What reason do you need to be shown? –

“I Don’t Like Mondays,” Boomtown Rats, 1979

 

            In January 1979, Brenda Spencer cut classes from her San Diego high school to kill a little boredom at home.  Insufficiently amused by drugs and alcohol, the 16-year-old dusted off a .22-caliber rifle and beaded in on a few targets across the street.

            On the other side was Grover Cleveland Elementary School.  By the time Spencer surrendered, the school’s principal and custodian were dead; a police officer and eight children lie wounded.

            Things have changed since what is believed to be the nation’s first high profile school shooting.  We are still shocked, but no longer surprised.  Many schools have anti-violence programs, even “disaster drills,” to prepare.  But like today the nation in 1979 ached to know why. 

Spencer’s explanation: “I just don’t like Mondays.”  The song that reply inspired stirred almost as much rage as the shooting itself.  Many felt it trivialized Spencer’s act, if not glorified her, despite the band’s protest that it was meant as satire.

I don’t know about that, but I do find it ironic that two days after Spencer’s parole hearing last month a crowd gathered at a different courthouse to support another alleged San Diego area school shooter.  Prosecutors intend to try 15-year-old Andy Williams as an adult on 28 felony charges, including two counts of murder, for shootings at Santana High School in nearby Santee.  The protestors were led by a Massachusetts real estate investor whose motives remain fuzzy.

According to news reports and web sites sponsored by Williams’ supporters, the demonstrators oppose California’s Proposition 21, which requires the prosecution of minors as adults for certain crimes.  Also cited is sympathy over Williams’ history of being bullied, reportedly consisting of taunts over his small size and big ears, and having his skateboard stolen.

            The notion that teenagers are unknowing babes who cannot be held fully accountable for their acts is relatively new in America and not the norm in most cultures.  It is an unfortunate outgrowth of affluence, the luxury of an extended infancy.  This is bad enough, but to propose even partial absolution for premeditated murder in these cases suggests cause for a collective societal insanity plea.

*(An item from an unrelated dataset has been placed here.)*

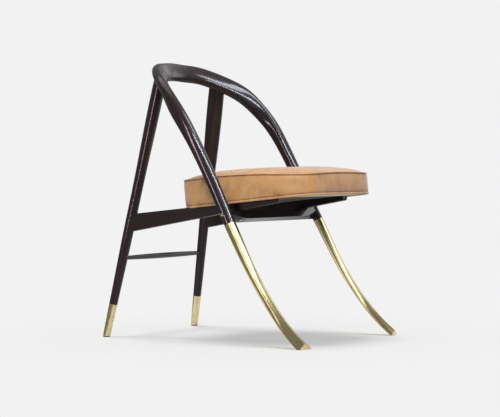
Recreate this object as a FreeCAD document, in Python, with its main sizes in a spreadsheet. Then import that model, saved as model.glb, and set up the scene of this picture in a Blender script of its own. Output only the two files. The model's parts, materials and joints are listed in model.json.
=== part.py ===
import FreeCAD, Part
import Sketcher
import math
import os

# Hoop chair. One bent wooden hoop is crest, arms and front uprights. Two straight wooden
# legs carry it at the back, and metal sabre legs and metal ferrules meet the floor.
# The chair faces -Y, +Z is up and +X is the sitter's left. The origin lies on the floor
# under the middle of the chair. Sizes are millimetres and degrees.
V = FreeCAD.Vector
ACROSS = V(1, 0, 0)
FRONT = V(0, -1, 0)
UP = V(0, 0, 1)
FLOOR = V(0, 0, 0)

SIZES = {
    # Centre line of the hoop: its crest, and its joint with the metal leg
    "crest_height": 717.5,
    "crest_back": 243.2,
    "joint_height": 311.0,
    "joint_front": 88.8,
    "joint_spread": 226.0,
    # Cross-section of the hoop at the crest, at arm height and at the joint
    "crest_band": 51.0,
    "crest_thickness": 26.0,
    "arm_thickness": 30.0,
    "joint_band": 30.0,
    "joint_thickness": 24.8,
    "hoop_lean_angle": 36.0,
    # Metal sabre leg: its toe, set out from the joint, flared and keeled
    "toe_set_out": 13.5,
    "toe_front": 320.8,
    "toe_centre_height": 4.5,
    "toe_band": 45.0,
    "toe_thickness": 15.5,
    "toe_turn_angle": 9.5,
    # Threaded stud that holds the metal leg in the end of the hoop
    "stud_diameter": 10.0,
    "stud_length": 50.0,
    "stud_in_wood": 18.0,
    # Rear leg: its axis at the floor and where it enters the hoop, both set in from the
    # hoop's spread, and the head also in front of the crest and below it; its thickness
    "leg_foot_set_in": 14.0,
    "leg_foot_back": 315.2,
    "leg_head_set_in": 86.2,
    "leg_head_forward": 54.4,
    "leg_head_drop": 29.5,
    "leg_waist": 27.5,
    "leg_head_band": 43.5,
    "leg_head_thickness": 33.0,
    # Metal ferrule on the foot of the rear leg, with its pin and floor glide
    "ferrule_length": 90.0,
    "ferrule_top_diameter": 22.4,
    "ferrule_foot_diameter": 20.0,
    "ferrule_wall": 1.2,
    "ferrule_floor": 6.0,
    "pin_diameter": 2.4,
    "pin_length": 8.0,
    "pin_height": 45.0,
    "pin_proud": 0.5,
    "glide_diameter": 17.0,
    "glide_thickness": 2.6,
    "glide_stem_diameter": 3.4,
    "glide_stem_length": 16.0,
    # Side rail, a long taper from the rear leg to a free tip under the seat
    "rail_length": 466.0,
    "rail_turn_angle": 1.5,
    "rail_thickness": 22.0,
    "rail_rear_bottom": 282.4,
    "rail_rear_height": 47.6,
    "rail_top_rise": 48.6,
    "rail_tip_height": 12.8,
    "rail_tip_slant": 3.0,
    "rail_edge_round": 1.5,
    # Front cross rail between the uprights of the hoop, bolted below the side rails
    "cross_bolt_drop": 10.0,
    "cross_depth": 22.0,
    "cross_drop": 19.6,
    "cross_cove": 20.0,
    "cross_end_rise": 11.0,
    # Turned stretcher between the rear legs
    "stretcher_height": 212.0,
    "stretcher_middle": 15.0,
    "stretcher_end": 10.6,
    "stretcher_stop": 3.0,
    "stretcher_tenon": 13.0,
    # Wooden dowels: rear leg into hoop, and side rail into rear leg
    "head_dowel_diameter": 10.0,
    "head_dowel_length": 44.0,
    "rail_dowel_diameter": 8.0,
    "rail_dowel_length": 34.0,
    "rail_dowel_low": 14.0,
    "rail_dowel_high": 33.0,
    # Bolt through each upright, and the sleeve that it screws into
    "bolt_diameter": 6.0,
    "bolt_length": 54.0,
    "bolt_head_diameter": 8.8,
    "bolt_head_rim": 2.6,
    "bolt_head_dome": 1.6,
    "bolt_sink": 1.2,
    "bolt_set_back": 4.0,
    "sleeve_diameter": 10.0,
    "sleeve_length": 20.0,
    # Screw up through the cross rail into each side rail
    "rail_screw_diameter": 4.5,
    "rail_screw_head": 8.5,
    "rail_screw_head_height": 2.8,
    "rail_screw_length": 30.0,
    # Seat: plan of the cushion, which is narrower than the hoop's spread, its height over
    # the rails, its crown and its covering
    "seat_side_gap": 28.0,
    "seat_half_length": 207.5,
    "seat_overhang": 89.5,
    "seat_corner": 86.0,
    "seat_side_bow": 6.0,
    "seat_centre_height": 66.0,
    "seat_wedge_angle": 3.1,
    "seat_crown": 22.0,
    "seam_draw": 5.0,
    "leather": 2.0,
    "welt_diameter": 4.0,
    "board_thickness": 12.0,
    "board_inset": 10.0,
    "dust_cover_thickness": 0.8,
    # Screws and tee nuts that hold the seat board to the rails
    "seat_screw_diameter": 6.0,
    "seat_screw_head": 11.0,
    "seat_screw_head_height": 3.4,
    "seat_screw_front": 38.0,
    "seat_screw_rear": 226.0,
    "seat_screw_front_grip": 9.0,
    "seat_screw_rear_grip": 16.0,
    "tee_flange_diameter": 18.0,
    "tee_flange_thickness": 1.5,
    "tee_barrel_diameter": 8.6,
    "tee_barrel_length": 9.0,
    # Clearances: glued joints, soft parts and drilled holes
    "glue_gap": 0.2,
    "soft_gap": 0.3,
    "hole_gap": 0.15,
}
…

            Almost as galling is that sporting big ears and having your skateboard stolen passes for reason to “switch to overload” to some folks.  Before you accuse me of insensitivity, I have written of my own grief at the hands of school bullies and have yet to hear anything about Williams’s case that sounds worse than garden-variety schoolyard harassment.  Even if I’ve missed something, the kids murdered at Santana had nothing to do with his mistreatment.  While several school killers have made hit lists of tormentors, I am unaware that any have actually been shot.  

            If we truly believe that 15-year-olds don’t know it’s horribly wrong to kill someone, I suggest we recall their driver’s permits at the earliest possible convenience.  Yet empathy for child murderers is not entirely new – despite the outrage, “I Don’t Like Mondays” reached number one on the pop charts in 1979.

            The best we can do for school killers (after incarcerating them) is prayer and help in coming to terms with the monstrousness of their acts.  Neither they nor society are served by shielding them from full responsibility for knowingly planned and carefully executed atrocities.